Lucas though expects the rich and well to do to be around for sometime yet. She’s unconvinced by socialist arguments that only after a complete transformation of society can global warming be tackled. Profit is certainly not a dirty word. True she hopes to see many more workers co-operatives in the near future but she’d also “like to see significant resources in a Green Investment Bank to assist major companies exploit opportunities on, amongst others, renewable energy sources and a massive programme of housing insulation.
This is because I genuinely believe scientists when they say the next 5 to 10 years are going to be so important to tackling climate change. Carbon emissions must be brought down to prevent the earth continuing to warm up as otherwise we face a catastrophe. We need to cut it now, and that means working with what we’ve got as well as working towards something a lot more equal in the future.”

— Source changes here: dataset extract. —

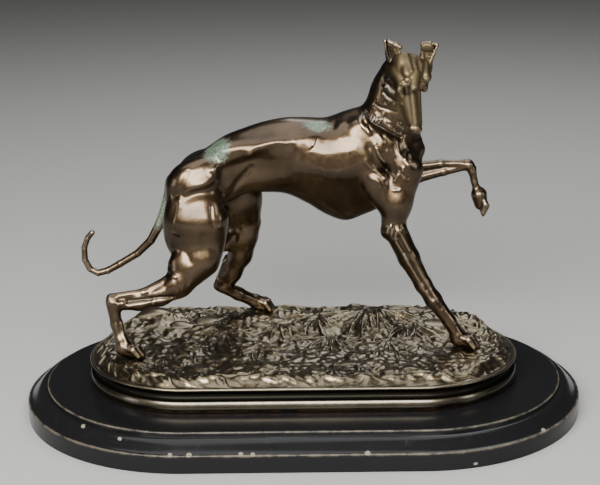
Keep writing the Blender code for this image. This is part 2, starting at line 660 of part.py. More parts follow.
def bronze_mesh():
    """The whippet and its base as one casting."""
    base = bpy.data.objects.new("base", mesh_from(base_form(), "bronze whippet"))
    figure = bpy.data.objects.new("figure", whippet_mesh())
    for obj in (base, figure):
        bpy.context.scene.collection.objects.link(obj)
    union = base.modifiers.new("Cast as one", "BOOLEAN")
    union.operation = "UNION"
    union.solver = "EXACT"
    union.object = figure
    mesh = evaluated_mesh(base, "bronze whippet")
    for obj in (base, figure):
        bpy.data.objects.remove(obj, do_unlink=True)
    form = bmesh.new()
    form.from_mesh(mesh)
    bmesh.ops.remove_doubles(form, verts=form.verts[:], dist=0.00002)
    bmesh.ops.dissolve_degenerate(form, edges=form.edges[:], dist=0.00002)
    return mesh_from(form, "bronze whippet")


def main():
    clear_scene()
    collection = bpy.data.collections.new("Bronze whippet sculpture")
    bpy.context.scene.collection.children.link(collection)
    bronze = make_material("Brown bronze", (0.115, 0.075, 0.048), 1.0, 0.34)
    black = make_material("Black polish", (0.012, 0.012, 0.013), 0.0, 0.22)
    add_object("bronze_whippet", bronze_mesh(), bronze, collection)
    add_object("black_plinth", mesh_from(plinth_form(), "black plinth"), black, collection)


main()
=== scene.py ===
# %% [markdown]
# # A bronze whippet on a black plinth
# The real object is a table bronze: a whippet with one forepaw raised, cast together with a
# piece of rough ground, on a polished black plinth with half-round ends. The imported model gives
# its sizes and its solids. This lesson makes the fine surface: muscles, folds of skin, grass,
# stones, mouldings, patina and wear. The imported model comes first, because everything else is
# placed by it.

import math

import bmesh
import bpy
import numpy as np
from mathutils import Matrix, Vector, noise


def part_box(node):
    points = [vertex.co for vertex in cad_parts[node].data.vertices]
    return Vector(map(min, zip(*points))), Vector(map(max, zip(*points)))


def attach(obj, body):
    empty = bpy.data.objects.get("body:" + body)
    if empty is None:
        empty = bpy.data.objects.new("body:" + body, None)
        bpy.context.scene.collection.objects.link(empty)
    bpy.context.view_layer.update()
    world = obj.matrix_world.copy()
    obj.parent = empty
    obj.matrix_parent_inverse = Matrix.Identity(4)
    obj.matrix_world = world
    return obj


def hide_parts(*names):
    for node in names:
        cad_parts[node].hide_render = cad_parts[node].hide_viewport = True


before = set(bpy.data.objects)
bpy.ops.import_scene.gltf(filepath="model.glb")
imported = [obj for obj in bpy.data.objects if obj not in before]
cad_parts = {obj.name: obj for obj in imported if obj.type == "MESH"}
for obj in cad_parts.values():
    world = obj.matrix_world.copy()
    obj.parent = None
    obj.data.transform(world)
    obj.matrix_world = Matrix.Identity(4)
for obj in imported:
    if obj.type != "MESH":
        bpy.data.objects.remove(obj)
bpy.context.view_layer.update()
bronze_low, bronze_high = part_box("bronze_whippet")
plinth_low, plinth_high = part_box("black_plinth")
print("bronze", [round(v, 4) for v in bronze_high - bronze_low])
print("plinth", [round(v, 4) for v in plinth_high - plinth_low])

# %% [markdown]
# The plinth and the bronze base have the same plan: a straight run with a half circle at each
# end. So one stretch serves all their outlines, and each outline is that stretch with a radius
# of its own. The whippet is drawn in hundredths of its own height, from a point on the ground
# under its body, so that its proportions stay together.

# %% The sizes that everything is worked out from
STRETCH = plinth_high.x - plinth_high.y
PLINTH_TOP = plinth_high.z
BASE_BOTTOM = bronze_low.z
BASE_RADIUS = 0.0720
BASE_HEIGHT = 0.0170
RIM_TOP = BASE_BOTTOM + BASE_HEIGHT
RIM_WIDTH = 0.0030
GROUND_RISE = 0.0042
GROUND_LEVEL = RIM_TOP + GROUND_RISE
WHIPPET_HEIGHT = 0.220
UNIT = WHIPPET_HEIGHT / 100
SETBACK = 0.01606
print("straight stretch", round(2 * STRETCH, 4), "whippet", WHIPPET_HEIGHT)


def smooth_step(value):
    value = np.clip(value, 0.0, 1.0)
    return value * value * (3 - 2 * value)

# %% [markdown]
# The camera stands in front of the whippet's right side and a little above it, looking down by
# some seventeen degrees, with a lens long enough to keep the plinth's ends from looking stretched.

# %% Camera
AIM = Vector((-0.0012, 0.0, 0.1191))
CAMERA_DISTANCE = 1.0455
CAMERA_ELEVATION = math.radians(16.8)
CAMERA_TURN = math.radians(0.2)
CAMERA_ROLL = math.radians(-0.7)
SENSOR_WIDTH = 36.0
FOCAL_IN_FRAME_WIDTHS = 1510.1 / 600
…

As part of this she hopes to see more Green’s on councils and in Parliament. In the North the party currently has only a handful of northern councillors - in Huddersfield, Liverpool, Leeds, Bradford and Sheffield. Yet it didn’t stop it almost winning a seat in the 2009 northwest European elections. Capturing 127,000 votes was impressive, but the BNP did better and with 132,000 took the eighth seat under the proportional representation system employed in the elections. The Greens had managed to persuade George Galloway’s Respect party not to stand, but Bob Crow’s NO2EU and the Socialist Party proved more intractable and their 50,000 votes might have been more usefully employed in defeating Nick Griffin.
Caroline Lucas hopes those opposed to the fascists won’t make the same mistake in 2014 by standing against each other. Whilst you suspect she may be a little optimistic on this, and many of the other things she hopes to achieve, you do detect behind the smiles and endearing charm a determination to get things done for the benefit of all. Which isn’t something you feel about most mainstream politicians.